Back in the early 1990’s I had a client who had sold a convenience store in Florida and moved to a sizable acreage in Tennessee that his mother had inherited years before. He did not know much about the cattle business but his former ag teacher and uncle lived across the fence and had cattle. Trouble was that Uncle John was maybe a 3 on a scale of 1 to 10.
Their arrangement went on for several years with less than optimal results. Eventually my young client from Florida started doing serious research and came up with a book to help him that he later shared with me.
Among other ranchers, the book featured an old veterinarian by the name of Gordon Hazard who ranched near West Point, Mississippi. It seemed that Hazard had figured out life in general and the cattle business in particular at a fairly early age. To my way of thinking, he had likely become one of the most successful ranchers in North America.

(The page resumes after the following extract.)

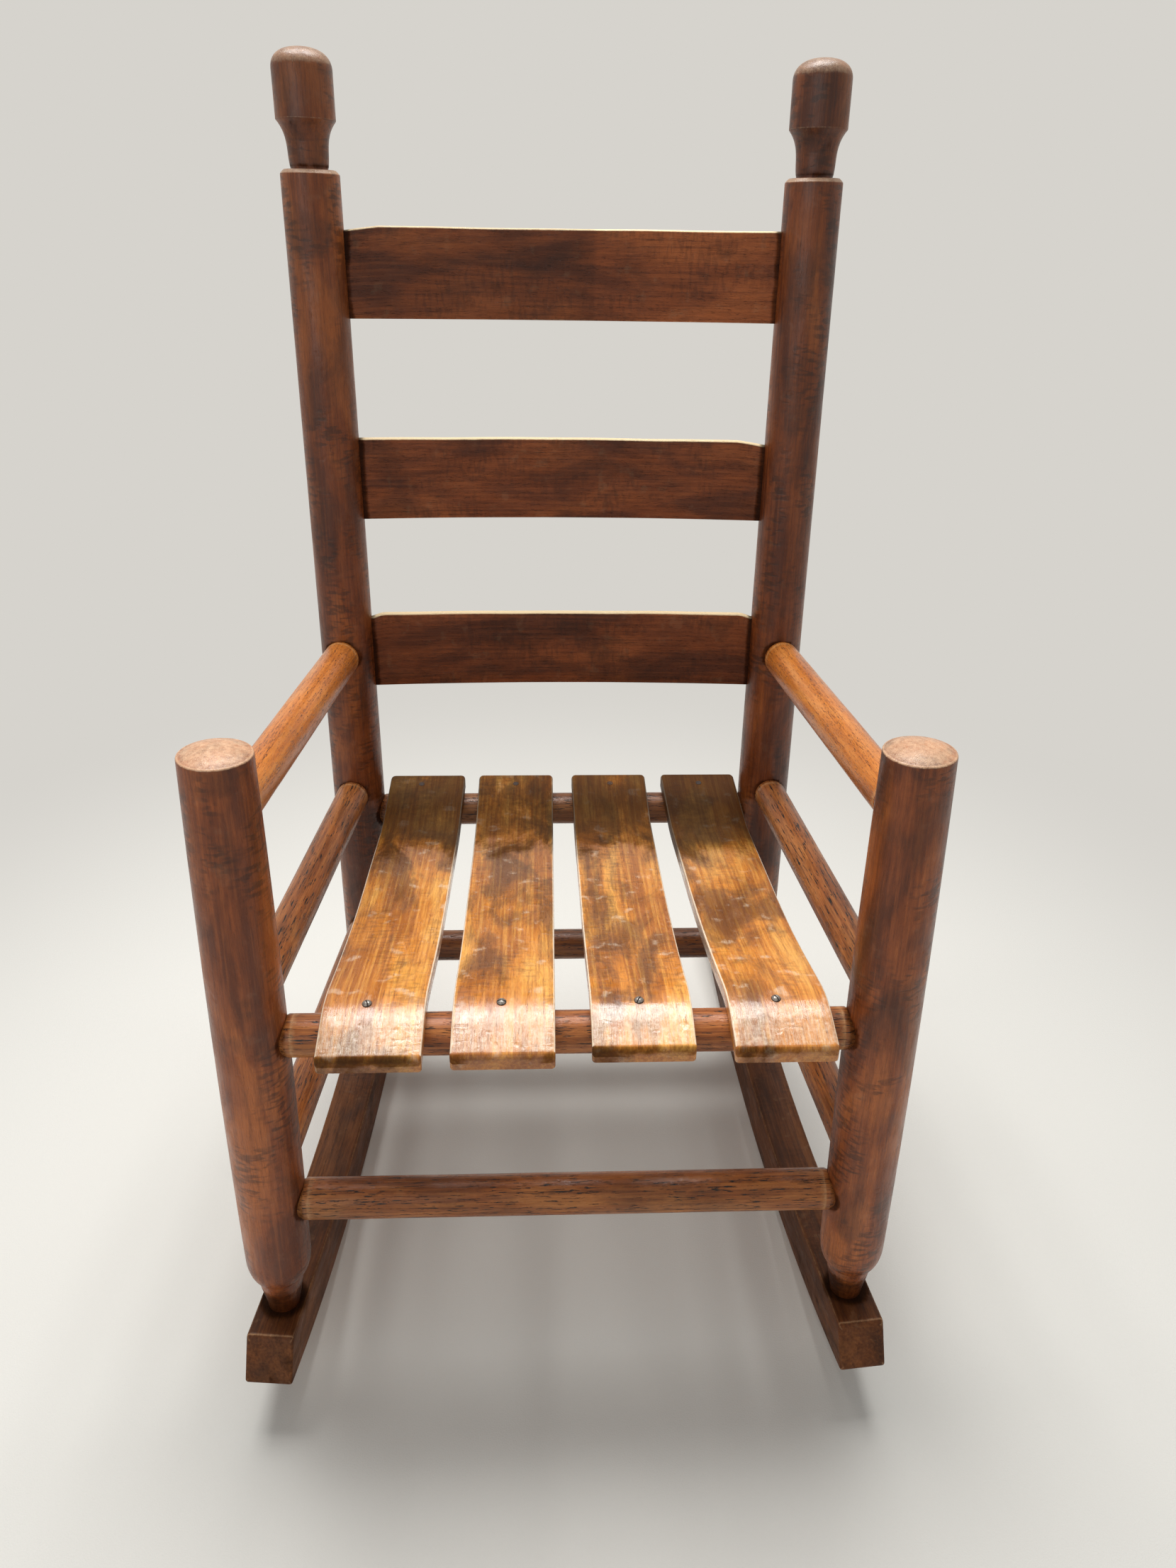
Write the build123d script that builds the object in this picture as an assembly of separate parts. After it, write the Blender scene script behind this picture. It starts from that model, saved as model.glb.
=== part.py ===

I read the book in its entirety and the Hazard chapter multiple times. I determined that "Doc" Hazard had likely graduated from my alma mater (Auburn). I had been in the Mississippi country a quarter of a century earlier, gone to school with Mississippi natives and felt somewhat comfortable there. I decided to call this “guru of grass.”
To my surprise the phone was answered by Gordon Hazard himself. I told him who I was and asked about a visit. He informed me that I needed to set a date and we would meet for breakfast in West Point and then go to his headquarters out in the country five or six miles from town.
That was in December 1996 and I drove 250 miles southwest to the Mississippi Prairie south of Tupelo for a whole-day visit. Afterwards, over a period of 20 years I made fifteen or more trips down to Doc’s place and never failed to take back bits of knowledge and information that made money.
On December 5, 2017 Dr. Mark Gordon Hazard passed at the age of 94.
He had been inactive for less than a week. Arguably he was the most successful first generation rancher in North America. Other people may have run bigger operations and grossed more dollars but I am aware of no one that has used steers and other cattle to pay for 3,000 acres and 1,800 head at his level and on a part-time basis, meaning as a sideline to his veterinary business.
Hazard frequently made reference to the fact that there just was not much to do during much of the winter. He honed his skills and grass farming cattle operation for most of 80 years and never had an unprofitable year. His outside business financed his family but his steers financed and paid for the ranch.
From the early 1980’s and likely before, Hazard shared his knowledge and ranching model and philosophy with thousands of cattle producers and veterinarians and university staff and students. He was the featured speaker over much of the United States and Canada for more than 40 years at scores of grazing conferences and veterinary meetings.
He was featured at our 499 Ranch college in September, 2016. This was our third school on the Cumberland Highland Rim of Middle Tennessee in the past 10 years and Hazard was featured at each event. Eighty producers from some 18 states traveled thousands of miles to listen to Doc’s wisdom and vision for two days. Allen Williams, a consultant and rancher from Starkville, Mississippi, was Hazard’s travel partner for the past decade of road trips. They both loved the long trips and information exchanges.
Our 499 Ranch operation and myself have been greatly blessed by the close friendship and association with Gordon Hazard. Doc took me to church and over the years we cussed and discussed everything from salvation to Mississippi State and southeastern conference and national football, basketball and baseball. We even re-fought World War II -- Doc was a frontline platoon leader in Europe. On the phone we constantly reviewed animal health and nutrition, the weather and the cattle markets. We both had a keen interest in growing grass that was self-harvested by profitable cattle. Both of us shared hatred and fear of debt and failure and a love of annual profitability.
By the way, I’ve never heard of anyone who ever saw Doc sweat or show fear in business or cattle dealings. He worked to figure the problem at its root and then hustled to get it fixed. When he finished he didn’t forget it but he put it from his mind.
His son Mark called me Wednesday morning, Dec. 6, to tell me of Doc’s passing. He said Doc had planned his funeral after riding out to the ranch and viewing the cattle two days earlier. On Tuesday afternoon he closed his eyes and passed off to sleep for the last time.
If you now think that Gordon Hazard became and was my friend you are correct. I have been truly blessed by our 20-plus year association. Doc will be forever remembered and sorely missed with love.